O mais novo ato do que parece ser um acordão à la Romero Jucá é a matéria de Fábio Serapião e... Gleen Greenwald, (um dos antigos heróis da esquerda brasileira) na Folha de São Paulo. A reportagem, que deve virar série e tenta elevar (ou rebaixar) a conduta de Alexandre de Moraes ao padrão lavajatista, é munição para muito tempo de guerra do exército bolsonarista, mesmo que juristas e analistas políticos com verniz progressista tentem minimizar. E sendo a política uma arte, ela é por vezes de difícil compreensão e atua como uma complexa rede, que abrange campos diversos. Ou será verdade que a Folha descobriu apenas agora que o Alexandre do STF é o mesmo do TSE e por acaso resolveu jogar a bomba justamente quando o próximo presidente do Banco Central adere ao combatido (inclusive por Lula) discurso de Campos Neto sobre os juros? Ora, para além dos projetos de poder e da manutenção das estruturas criminosas que movem a família bolsonaro, quem está por trás da plataforma ultraliberal sustentada no mundo político pelo novo fascismo é o mercado. Lula, que em tempos idos teve como vice-presidente um dos empresários mais ricos do Brasil, nomeou banqueiros e rentistas para os ministérios da área econômica, e que agora mantém no Ministério da Defesa um sujeito que considera Jair Bolsonaro um grande democrata, e se emenda cada vez mais com o odioso centrão de Arthur Lira, está mais uma vez trabalhando de acordo com os interesses da Faria Lima, que, por sua vez, atende aos interesses de Wall Street.
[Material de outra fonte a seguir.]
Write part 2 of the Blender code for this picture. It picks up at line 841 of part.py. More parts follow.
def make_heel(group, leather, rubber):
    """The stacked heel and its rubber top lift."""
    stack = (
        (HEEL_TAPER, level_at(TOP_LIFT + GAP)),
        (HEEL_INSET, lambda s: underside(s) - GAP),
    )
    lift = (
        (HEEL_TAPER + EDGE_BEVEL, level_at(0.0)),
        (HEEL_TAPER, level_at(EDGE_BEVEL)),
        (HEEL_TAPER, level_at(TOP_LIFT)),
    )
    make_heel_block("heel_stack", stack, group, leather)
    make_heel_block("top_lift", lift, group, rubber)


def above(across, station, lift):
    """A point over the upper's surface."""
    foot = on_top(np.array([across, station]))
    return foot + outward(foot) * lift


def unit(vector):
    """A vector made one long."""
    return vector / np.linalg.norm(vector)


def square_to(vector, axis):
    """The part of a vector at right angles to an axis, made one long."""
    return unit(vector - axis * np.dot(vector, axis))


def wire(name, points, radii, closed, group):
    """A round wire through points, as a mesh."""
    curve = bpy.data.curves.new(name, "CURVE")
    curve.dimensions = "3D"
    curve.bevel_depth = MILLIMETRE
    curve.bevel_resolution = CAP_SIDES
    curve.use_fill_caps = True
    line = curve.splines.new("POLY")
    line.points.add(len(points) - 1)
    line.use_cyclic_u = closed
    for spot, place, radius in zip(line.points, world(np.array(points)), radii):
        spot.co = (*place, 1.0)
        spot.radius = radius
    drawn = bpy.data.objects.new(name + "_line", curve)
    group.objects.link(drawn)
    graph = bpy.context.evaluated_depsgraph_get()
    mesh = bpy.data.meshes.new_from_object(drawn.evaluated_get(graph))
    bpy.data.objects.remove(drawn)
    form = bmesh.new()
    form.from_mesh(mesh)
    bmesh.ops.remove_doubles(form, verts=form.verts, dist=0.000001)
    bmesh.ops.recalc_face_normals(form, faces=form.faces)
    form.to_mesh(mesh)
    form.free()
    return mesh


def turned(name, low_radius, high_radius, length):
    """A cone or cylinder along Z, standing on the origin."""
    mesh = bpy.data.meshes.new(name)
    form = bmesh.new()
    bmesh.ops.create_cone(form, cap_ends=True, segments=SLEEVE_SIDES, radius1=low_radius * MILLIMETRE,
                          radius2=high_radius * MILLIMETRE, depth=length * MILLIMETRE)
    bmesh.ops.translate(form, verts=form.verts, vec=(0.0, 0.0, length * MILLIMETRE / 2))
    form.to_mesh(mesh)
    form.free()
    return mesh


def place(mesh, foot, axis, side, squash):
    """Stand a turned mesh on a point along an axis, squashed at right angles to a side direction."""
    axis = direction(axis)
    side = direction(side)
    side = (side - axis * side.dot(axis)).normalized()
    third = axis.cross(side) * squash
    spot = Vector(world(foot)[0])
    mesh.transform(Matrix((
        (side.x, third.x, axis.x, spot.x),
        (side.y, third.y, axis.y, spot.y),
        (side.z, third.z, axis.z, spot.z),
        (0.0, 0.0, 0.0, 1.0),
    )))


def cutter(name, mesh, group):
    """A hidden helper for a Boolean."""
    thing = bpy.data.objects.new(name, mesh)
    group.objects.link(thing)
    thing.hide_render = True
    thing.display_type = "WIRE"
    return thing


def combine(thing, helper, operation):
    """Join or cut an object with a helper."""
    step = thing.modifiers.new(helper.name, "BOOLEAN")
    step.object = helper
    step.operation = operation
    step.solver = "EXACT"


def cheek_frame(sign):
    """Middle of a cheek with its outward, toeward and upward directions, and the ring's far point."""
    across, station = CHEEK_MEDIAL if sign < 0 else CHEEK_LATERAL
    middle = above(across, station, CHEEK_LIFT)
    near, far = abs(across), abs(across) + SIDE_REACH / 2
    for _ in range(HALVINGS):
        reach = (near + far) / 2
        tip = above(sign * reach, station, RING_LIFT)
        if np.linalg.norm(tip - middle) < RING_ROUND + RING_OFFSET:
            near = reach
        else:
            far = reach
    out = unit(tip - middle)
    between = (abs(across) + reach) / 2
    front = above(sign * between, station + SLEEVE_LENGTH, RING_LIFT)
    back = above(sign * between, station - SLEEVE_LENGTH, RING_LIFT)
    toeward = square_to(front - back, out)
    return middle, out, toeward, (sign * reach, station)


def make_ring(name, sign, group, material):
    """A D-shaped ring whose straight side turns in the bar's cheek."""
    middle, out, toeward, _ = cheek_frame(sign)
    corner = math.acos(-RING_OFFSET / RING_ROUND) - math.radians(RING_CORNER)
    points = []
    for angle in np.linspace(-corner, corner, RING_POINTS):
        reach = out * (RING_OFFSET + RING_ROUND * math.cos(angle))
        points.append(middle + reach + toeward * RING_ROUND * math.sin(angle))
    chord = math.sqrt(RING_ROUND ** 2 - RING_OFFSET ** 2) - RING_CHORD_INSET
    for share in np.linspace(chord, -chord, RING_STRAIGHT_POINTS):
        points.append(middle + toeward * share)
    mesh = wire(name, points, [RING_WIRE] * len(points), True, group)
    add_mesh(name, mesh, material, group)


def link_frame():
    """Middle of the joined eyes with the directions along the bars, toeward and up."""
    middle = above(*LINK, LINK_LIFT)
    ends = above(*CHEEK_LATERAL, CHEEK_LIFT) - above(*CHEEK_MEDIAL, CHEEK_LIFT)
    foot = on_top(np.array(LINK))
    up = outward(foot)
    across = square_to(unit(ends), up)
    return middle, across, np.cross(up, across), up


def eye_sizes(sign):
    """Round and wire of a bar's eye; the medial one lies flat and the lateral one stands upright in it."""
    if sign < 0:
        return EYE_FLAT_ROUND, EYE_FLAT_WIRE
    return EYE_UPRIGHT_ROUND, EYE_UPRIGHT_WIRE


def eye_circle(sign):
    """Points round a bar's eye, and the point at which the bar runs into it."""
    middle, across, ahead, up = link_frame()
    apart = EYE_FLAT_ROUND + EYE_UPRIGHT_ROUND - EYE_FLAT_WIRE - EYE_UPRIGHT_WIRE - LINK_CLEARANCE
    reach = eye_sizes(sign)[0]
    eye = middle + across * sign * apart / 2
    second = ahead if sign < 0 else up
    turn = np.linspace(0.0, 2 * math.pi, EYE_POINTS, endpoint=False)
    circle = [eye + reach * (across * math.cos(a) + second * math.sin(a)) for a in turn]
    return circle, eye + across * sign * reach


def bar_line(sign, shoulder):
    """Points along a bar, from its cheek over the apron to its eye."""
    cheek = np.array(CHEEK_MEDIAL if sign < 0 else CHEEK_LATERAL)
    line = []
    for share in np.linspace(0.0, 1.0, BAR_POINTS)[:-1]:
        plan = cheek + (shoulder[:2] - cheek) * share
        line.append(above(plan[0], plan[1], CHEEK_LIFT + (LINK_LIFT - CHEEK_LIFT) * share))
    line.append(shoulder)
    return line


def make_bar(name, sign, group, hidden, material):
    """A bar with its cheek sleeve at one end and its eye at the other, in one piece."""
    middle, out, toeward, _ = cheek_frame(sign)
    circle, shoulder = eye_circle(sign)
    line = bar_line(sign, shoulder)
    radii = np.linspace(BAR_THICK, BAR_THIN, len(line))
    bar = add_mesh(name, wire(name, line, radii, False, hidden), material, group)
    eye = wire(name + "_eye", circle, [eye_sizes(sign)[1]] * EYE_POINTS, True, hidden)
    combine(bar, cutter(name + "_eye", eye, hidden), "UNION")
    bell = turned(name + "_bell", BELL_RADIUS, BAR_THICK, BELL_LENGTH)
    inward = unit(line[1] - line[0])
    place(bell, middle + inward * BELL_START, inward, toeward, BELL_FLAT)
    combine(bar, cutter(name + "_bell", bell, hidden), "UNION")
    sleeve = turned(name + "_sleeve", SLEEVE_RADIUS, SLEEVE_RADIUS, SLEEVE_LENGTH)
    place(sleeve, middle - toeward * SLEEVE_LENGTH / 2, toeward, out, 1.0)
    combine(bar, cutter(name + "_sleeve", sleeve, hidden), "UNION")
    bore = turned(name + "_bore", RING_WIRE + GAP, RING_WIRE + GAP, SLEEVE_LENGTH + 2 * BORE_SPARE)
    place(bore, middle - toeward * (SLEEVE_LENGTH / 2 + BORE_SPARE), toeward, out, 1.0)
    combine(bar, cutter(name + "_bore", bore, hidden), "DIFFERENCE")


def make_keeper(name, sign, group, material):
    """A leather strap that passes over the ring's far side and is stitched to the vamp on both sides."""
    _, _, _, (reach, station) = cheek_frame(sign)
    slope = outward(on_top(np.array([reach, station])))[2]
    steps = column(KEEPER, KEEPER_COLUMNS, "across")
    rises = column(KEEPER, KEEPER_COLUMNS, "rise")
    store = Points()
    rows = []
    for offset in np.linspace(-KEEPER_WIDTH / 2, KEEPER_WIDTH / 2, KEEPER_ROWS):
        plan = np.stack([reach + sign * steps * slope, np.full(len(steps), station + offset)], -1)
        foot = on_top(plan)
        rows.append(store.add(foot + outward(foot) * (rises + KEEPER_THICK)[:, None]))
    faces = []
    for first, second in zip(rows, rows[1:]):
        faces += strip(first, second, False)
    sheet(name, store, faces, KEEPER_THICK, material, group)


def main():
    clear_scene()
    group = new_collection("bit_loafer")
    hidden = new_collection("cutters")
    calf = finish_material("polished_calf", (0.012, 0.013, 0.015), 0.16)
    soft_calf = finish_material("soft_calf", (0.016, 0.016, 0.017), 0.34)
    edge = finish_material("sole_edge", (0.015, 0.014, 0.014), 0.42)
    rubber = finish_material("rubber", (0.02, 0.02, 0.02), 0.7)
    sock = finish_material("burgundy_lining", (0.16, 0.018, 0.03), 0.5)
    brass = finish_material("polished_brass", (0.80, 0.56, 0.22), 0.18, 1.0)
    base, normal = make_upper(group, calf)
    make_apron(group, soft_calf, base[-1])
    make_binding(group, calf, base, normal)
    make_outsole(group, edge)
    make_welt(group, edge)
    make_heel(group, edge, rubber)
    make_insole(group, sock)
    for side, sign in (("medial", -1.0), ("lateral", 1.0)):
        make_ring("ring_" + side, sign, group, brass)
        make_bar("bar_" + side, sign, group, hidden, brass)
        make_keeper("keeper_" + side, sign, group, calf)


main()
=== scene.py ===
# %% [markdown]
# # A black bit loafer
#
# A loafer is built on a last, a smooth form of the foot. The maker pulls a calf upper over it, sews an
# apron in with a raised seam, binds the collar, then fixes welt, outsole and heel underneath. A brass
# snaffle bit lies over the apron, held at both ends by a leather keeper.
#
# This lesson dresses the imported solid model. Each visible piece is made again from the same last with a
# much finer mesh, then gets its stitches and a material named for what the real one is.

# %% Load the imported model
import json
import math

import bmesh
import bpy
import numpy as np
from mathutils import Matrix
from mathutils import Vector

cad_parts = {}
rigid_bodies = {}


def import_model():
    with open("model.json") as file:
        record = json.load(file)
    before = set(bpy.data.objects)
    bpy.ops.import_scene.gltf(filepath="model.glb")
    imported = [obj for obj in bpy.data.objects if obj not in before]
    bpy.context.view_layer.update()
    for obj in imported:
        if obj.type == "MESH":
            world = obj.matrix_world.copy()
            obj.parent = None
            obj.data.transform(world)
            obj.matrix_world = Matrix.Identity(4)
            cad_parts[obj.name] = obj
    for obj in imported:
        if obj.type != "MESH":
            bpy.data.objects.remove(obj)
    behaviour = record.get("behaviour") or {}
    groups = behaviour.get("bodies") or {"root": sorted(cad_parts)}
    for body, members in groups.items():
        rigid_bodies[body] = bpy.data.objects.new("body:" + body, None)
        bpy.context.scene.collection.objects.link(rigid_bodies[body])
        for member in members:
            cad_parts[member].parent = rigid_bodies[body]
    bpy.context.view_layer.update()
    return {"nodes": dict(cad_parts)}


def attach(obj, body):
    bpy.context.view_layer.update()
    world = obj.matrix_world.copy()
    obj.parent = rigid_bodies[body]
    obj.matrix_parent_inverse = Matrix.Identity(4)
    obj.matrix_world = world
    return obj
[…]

Diante de tudo isso, fica cada vez mais escancarado que de nada adianta ficarmos ansiosos e ansiosas pela prisão de Bolsonaro e dos seus. Isso não só não vai acontecer como é cada vez maior a possibilidade de que o próximo presidente do país faça jus ao nome de messias e seja uma espécie de Dom Sebastião versão terra brasilis, que ressurgirá da poeira para redimir o povo escolhido. Porque, afinal, o tempo da justiça não é o mesmo tempo da política e um acordinho (ou acordão) não seria exatamente novidade na nossa "sólida" democracia...
¹ROCHA, João Cezar de Castro. Guerra cultural e retórica do ódio: crônicas de um Brasil pós-político. 1ª ed. Goiânia: Editora e Livraria Caminhos, 2021. e ROCHA, João Cezar de Castro. Bolsonarismo: da guerra cultural ao terrorismo doméstico: retórica do ódio e dissonância cognitiva coletiva. 1ª ed. Belo Horizonte: Autêntica, 2023.